____ Dataset

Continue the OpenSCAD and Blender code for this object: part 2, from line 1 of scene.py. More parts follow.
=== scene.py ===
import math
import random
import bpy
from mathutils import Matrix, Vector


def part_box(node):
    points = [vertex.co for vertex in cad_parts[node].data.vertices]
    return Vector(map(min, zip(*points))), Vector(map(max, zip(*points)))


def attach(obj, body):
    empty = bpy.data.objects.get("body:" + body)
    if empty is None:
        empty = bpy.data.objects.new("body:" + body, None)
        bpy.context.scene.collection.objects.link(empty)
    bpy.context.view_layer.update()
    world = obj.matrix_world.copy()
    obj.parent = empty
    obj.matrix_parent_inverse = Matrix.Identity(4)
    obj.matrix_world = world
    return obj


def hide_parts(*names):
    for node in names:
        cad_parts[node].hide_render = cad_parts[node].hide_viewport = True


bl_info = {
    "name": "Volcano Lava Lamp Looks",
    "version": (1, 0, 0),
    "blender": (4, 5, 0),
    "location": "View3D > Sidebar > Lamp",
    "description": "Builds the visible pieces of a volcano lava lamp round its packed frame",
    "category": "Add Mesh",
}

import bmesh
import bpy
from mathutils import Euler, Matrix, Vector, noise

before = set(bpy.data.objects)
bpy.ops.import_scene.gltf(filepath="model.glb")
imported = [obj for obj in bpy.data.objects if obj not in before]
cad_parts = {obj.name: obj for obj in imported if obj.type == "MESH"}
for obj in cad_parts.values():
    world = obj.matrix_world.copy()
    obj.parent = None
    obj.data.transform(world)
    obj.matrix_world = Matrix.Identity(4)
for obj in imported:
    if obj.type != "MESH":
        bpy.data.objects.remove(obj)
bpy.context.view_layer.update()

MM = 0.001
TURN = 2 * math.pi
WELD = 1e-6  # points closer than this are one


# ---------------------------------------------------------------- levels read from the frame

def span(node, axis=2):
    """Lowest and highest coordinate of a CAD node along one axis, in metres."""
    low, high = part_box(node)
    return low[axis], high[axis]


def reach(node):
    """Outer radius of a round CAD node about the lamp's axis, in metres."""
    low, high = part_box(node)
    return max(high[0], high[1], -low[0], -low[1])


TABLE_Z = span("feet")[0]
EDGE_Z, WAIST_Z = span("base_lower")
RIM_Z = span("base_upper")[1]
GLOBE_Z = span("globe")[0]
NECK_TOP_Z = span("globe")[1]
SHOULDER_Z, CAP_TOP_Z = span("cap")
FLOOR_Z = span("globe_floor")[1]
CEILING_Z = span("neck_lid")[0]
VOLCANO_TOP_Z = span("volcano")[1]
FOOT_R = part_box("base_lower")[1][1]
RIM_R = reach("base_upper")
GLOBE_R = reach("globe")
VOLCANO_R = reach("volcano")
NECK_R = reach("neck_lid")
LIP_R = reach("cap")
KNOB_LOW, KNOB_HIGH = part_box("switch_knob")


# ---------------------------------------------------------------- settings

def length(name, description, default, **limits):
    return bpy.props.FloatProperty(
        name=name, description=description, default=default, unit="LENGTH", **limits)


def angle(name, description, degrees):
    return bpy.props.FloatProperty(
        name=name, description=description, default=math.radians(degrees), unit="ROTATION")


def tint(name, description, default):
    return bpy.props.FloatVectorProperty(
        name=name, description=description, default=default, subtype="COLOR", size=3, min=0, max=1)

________
____ Dataset

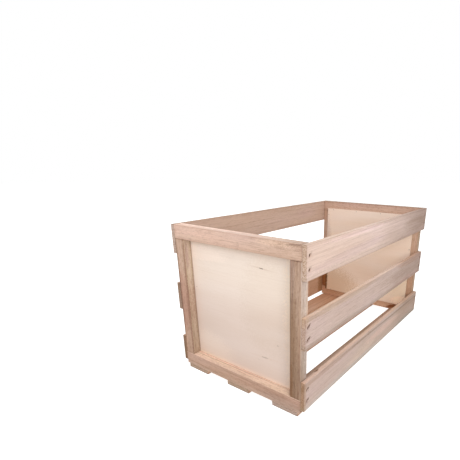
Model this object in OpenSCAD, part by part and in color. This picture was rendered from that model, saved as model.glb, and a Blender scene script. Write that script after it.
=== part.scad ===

________
____ Dataset

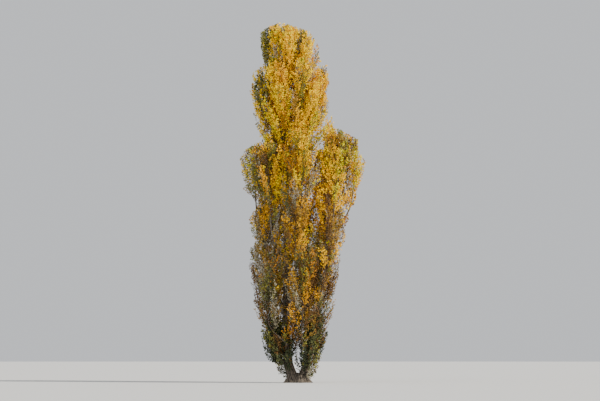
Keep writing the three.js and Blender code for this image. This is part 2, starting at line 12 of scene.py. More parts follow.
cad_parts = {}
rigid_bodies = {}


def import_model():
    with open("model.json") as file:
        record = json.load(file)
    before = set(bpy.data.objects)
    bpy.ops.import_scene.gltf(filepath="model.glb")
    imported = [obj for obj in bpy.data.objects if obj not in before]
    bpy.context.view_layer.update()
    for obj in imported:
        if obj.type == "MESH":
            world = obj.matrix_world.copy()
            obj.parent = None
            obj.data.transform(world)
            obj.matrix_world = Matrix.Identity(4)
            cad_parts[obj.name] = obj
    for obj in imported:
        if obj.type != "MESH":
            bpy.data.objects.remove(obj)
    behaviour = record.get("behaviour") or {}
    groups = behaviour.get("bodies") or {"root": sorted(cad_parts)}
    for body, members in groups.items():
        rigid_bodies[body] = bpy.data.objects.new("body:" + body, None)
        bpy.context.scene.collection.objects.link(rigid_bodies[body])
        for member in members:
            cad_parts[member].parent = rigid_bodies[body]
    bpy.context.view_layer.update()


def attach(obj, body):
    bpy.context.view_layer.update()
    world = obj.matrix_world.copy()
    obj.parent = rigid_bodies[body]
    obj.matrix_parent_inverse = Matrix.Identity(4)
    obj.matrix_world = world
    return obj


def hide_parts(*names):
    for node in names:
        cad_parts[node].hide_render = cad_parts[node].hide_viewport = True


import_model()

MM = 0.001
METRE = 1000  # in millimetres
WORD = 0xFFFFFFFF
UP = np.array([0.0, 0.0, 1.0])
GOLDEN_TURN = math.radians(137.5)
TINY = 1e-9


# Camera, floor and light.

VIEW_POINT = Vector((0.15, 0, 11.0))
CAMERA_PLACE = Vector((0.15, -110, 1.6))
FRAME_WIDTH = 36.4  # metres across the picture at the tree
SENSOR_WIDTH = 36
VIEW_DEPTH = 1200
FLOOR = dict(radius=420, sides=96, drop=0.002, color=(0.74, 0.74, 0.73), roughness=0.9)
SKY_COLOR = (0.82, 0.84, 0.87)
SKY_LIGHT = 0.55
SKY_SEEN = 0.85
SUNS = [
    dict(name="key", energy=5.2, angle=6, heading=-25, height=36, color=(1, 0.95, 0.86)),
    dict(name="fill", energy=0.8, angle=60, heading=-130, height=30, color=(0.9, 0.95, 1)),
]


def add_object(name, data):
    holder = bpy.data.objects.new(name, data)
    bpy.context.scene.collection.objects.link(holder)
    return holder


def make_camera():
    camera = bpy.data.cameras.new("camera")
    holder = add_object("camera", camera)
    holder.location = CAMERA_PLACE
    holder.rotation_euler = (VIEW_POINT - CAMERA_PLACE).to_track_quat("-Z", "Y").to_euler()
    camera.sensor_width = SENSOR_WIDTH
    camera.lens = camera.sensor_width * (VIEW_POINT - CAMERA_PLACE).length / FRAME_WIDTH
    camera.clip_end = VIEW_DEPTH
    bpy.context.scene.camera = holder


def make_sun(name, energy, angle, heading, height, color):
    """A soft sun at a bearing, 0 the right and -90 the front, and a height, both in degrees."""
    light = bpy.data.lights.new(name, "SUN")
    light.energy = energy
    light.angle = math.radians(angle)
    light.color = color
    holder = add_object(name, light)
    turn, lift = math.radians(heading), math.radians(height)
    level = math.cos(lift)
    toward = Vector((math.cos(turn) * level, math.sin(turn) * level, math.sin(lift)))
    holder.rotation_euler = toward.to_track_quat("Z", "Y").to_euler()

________

*Your objective:* Exactly and only the lines from the line that contains "import math" through the line that contains "if empty is" are to be repeated as they stand.

*Exercise response:*
import math
import random
import bpy
from mathutils import Matrix, Vector


def part_box(node):
    points = [vertex.co for vertex in cad_parts[node].data.vertices]
    return Vector(map(min, zip(*points))), Vector(map(max, zip(*points)))


def attach(obj, body):
    empty = bpy.data.objects.get("body:" + body)
    if empty is None:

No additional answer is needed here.